The international soccer tournament is expected to cost the Brazilian people $30 billion, more than the last three World Cups added together, Dauden says. This in a nation where illiteracy can reach 21 percent, 13 million people are underfed every day and many people die because of poor access to medical services.
Brazilian officials say the tournament and the Summer Olympics, which are due to be held in Rio de Janeiro in 2016, can provide the incentive the country needs to improve itself. “What?” Dauden asks. Why does a society need an incentive to spend tax dollars, which it collects from the people, on the people’s welfare? She explains that most of the Brazilians’ money will go to FIFA, the international soccer association, whereas money from tourists and investors will go to the owners of shops and businesses—people who already have money.
Additionally, police are going into the slums to forcibly remove gangs that are destined to return.
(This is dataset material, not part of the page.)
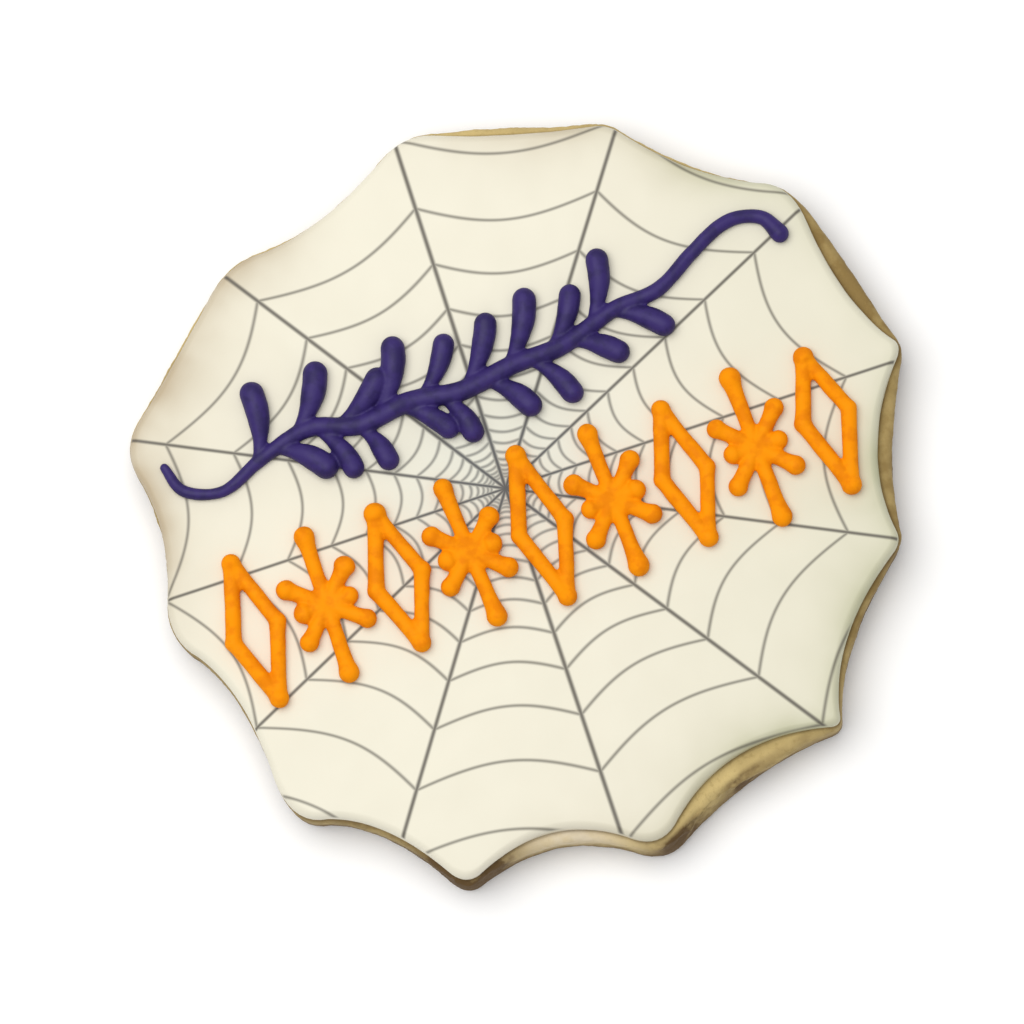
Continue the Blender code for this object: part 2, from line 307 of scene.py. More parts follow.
class RowSettings(bpy.types.PropertyGroup):
    """The piped orange row of lozenges and starbursts."""

    first: place_prop("First", "Middle of the first motif", (-33.4 * MM, -17.0 * MM, 0.0))
    last: place_prop("Last", "Middle of the last motif", (40.6 * MM, 9.9 * MM, 0.0))
    count: count_prop("Count", "Number of motifs", 9, least=2)
    half_tall: length_prop("Half height", "Half height of a lozenge", 9.3 * MM)
    half_wide: length_prop("Half width", "Half width of a lozenge", 3.1 * MM)
    string_half: length_prop("String half width", "Half width of a piped string", 1.02 * MM)
    blob_half: length_prop("Blob half width", "Half width of the blob at a string's end", 1.42 * MM)
    seed: count_prop("Seed", "Seed of its unevenness", 12, least=0)
    orange: colour_prop("Orange", "Colour of the icing", linear(243, 145, 0))
    amber: colour_prop("Amber", "Colour in its uneven darker streaks", linear(228, 128, 0))
    roughness: number_prop("Roughness", "Roughness of its skin", 0.7)
    shine: number_prop("Shine", "Strength of its highlights", 0.1)


class PipingSettings(bpy.types.PropertyGroup):
    """What all piped strings share."""

    level: length_prop("Level", "Height of the face that the strings lie on", 9.3 * MM)
    foot: length_prop("Foot", "Height at which the strings are cut off in the icing", 8.95 * MM)
    lift: number_prop("Lift", "Height of a string's middle in half widths", 0.42)
    voxel: length_prop("Voxel", "Grain at which strings flow together", 0.19 * MM)
    soften: number_prop("Softening", "How far each softening pass goes, as a share", 0.5)
    passes: count_prop("Softening passes", "Number of softening passes", 6)
    lump: length_prop("Lump", "Depth of the unevenness of hand piping", 0.16 * MM)
    lump_size: length_prop("Lump size", "Size of that unevenness", 3.2 * MM)


class StageSettings(bpy.types.PropertyGroup):
    """Camera, lights and floor."""

    aim: place_prop("Aim", "Middle of the picture", (-0.43 * MM, -1.03 * MM, 5.0 * MM))
    tilt: angle_prop("Tilt", "Angle of the camera from upright", 8.5)
    side: angle_prop("Side", "Direction in which the camera stands", 288.0)
    distance: length_prop("Distance", "Distance of the camera", 740.0 * MM)
    lens: number_prop("Lens", "Focal length in millimetres", 200.0)
    sensor: number_prop("Sensor", "Width of the camera's sensor in millimetres", 36.0)
    lamp_place: place_prop("Lamp place", "Where the lamp hangs", (-0.12, 0.06, 0.5))
    lamp_size: length_prop("Lamp size", "Width of the lamp's round face", 0.55)
    lamp_power: number_prop("Lamp power", "Power of the lamp in watts", 2.15)
    lamp_colour: colour_prop("Lamp colour", "Colour of the lamp", (1.0, 0.995, 0.985))
    room_light: number_prop("Room light", "Strength of the light from all round", 0.55)
    floor_size: length_prop("Floor size", "Width of the floor", 6.0)
    floor_low: colour_prop("Floor low", "Colour of the floor's darker patches", linear(252, 252, 252))
    floor_high: colour_prop("Floor high", "Colour of its lighter patches", linear(254, 254, 254))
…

Others are being kicked out of their houses to make space for the sporting events, Dauden notes.
The filmmaker is unambiguous about what Brazil requires. “We do not need stadiums. We need education. We do not need Brazil to look better for the world. We need our people to have food and health. We do not need more parties. We need people with jobs and a sustainable way of living.
“It is proven by all of the [money] we are now spending that we have more than enough money to change the situation,” she continues. “Or that at least we had it, until the World Cup and the Olympics.”